There are 5 possibilities for the unit digit of an odd number: $1,3,5,7,9$ .

$5\times P(9,2)=5\times9\times8=360$

However we need to minus $8\times5=40$ from $360$ ,because the digit number begin with digit $0$ does not exist.

Ans= $360-40=320$

case1 0 at tenth digit,8 possibliities in hundredth digit ,5 in ones digit=total =40 case2 5 in unit digit,8 in tenth,7 in thousand=5 8 7=280 so 40+280=320...........

Lets divide the three digit numbers into three places. At hundreds place we have 8 choices of numbers(i,e excluding 0 and odd number at ones place). At tens place we again have 8 choices (i.e excluding number at hundreds place and ones place as now we can put zero in tens place) and in ones place we have 5 choices that are the odd numbers. Hence ans = 8 X 8 X 5 = 320

the 3 digits can be as follows: (E = even digit) and (O=odd digit)

EEO , EOO , OEO , OOO

also note that in the hundreds place 0 can not come

so now possibilities for

EEO = 4 4 5 = 80

EOO = 4 5 4 = 80

OEO = 5 5 4 = 100

OOO = 5 4 3 = 60

therefore total possibilities is 80+80+100+60 = 320

ALLITERATE METHOD :

1) In the one's place we can put any 5 odd numbers

2) In the hundreds place we can put 8 numbers (because the digit in one's place and zero are excluded)
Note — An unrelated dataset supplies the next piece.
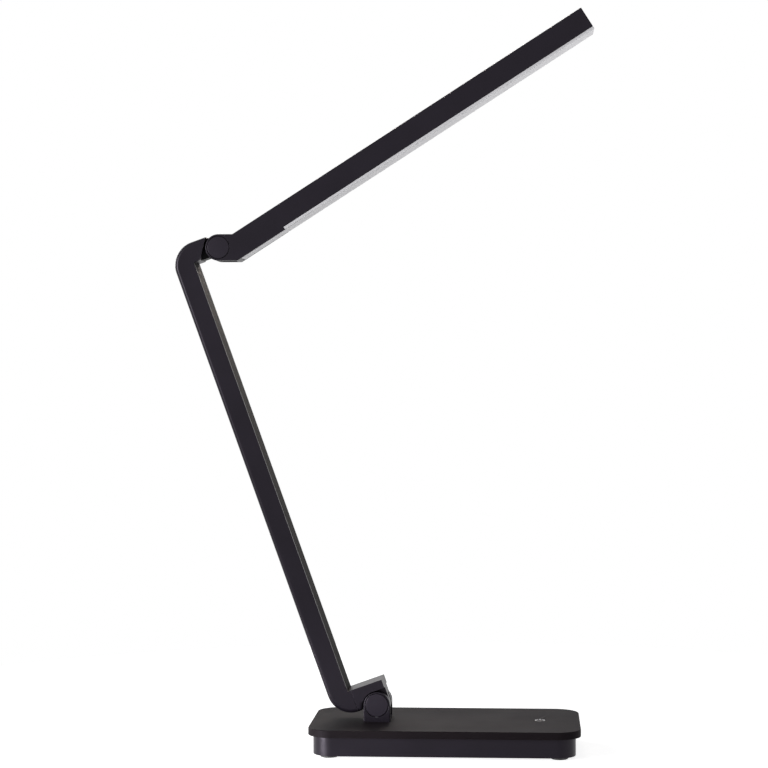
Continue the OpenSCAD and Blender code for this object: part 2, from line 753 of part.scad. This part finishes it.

3) In ten's place we can put 8 numbers (because the digits in ones place and ten's place are excluded)

therefore total is 8 8 5 = 320

There are

(8 x 7 x 1 )+ (8 x 1 x 1 ) = 64 ways of choosing 3-digit odd number with 1 as the last digit.

(8 x 7 x 1 )+ (8 x 1 x 1 ) = 64 ways of choosing 3-digit odd number with 3 as the last digit.

(8 x 7 x 1 )+ (8 x 1 x 1 ) = 64 ways of choosing 3-digit odd number with 5 as the last digit.

(8 x 7 x 1 )+ (8 x 1 x 1 ) = 64 ways of choosing 3-digit odd number with 7 as the last digit.

(8 x 7 x 1 )+ (8 x 1 x 1 ) = 64 ways of choosing 3-digit odd number with 9 as the last digit.

So we have , 64 (5) = 320 ways in choosing a 3-digit odd number with distinct digits. Hence there are 320 maximum houses in the odd-town.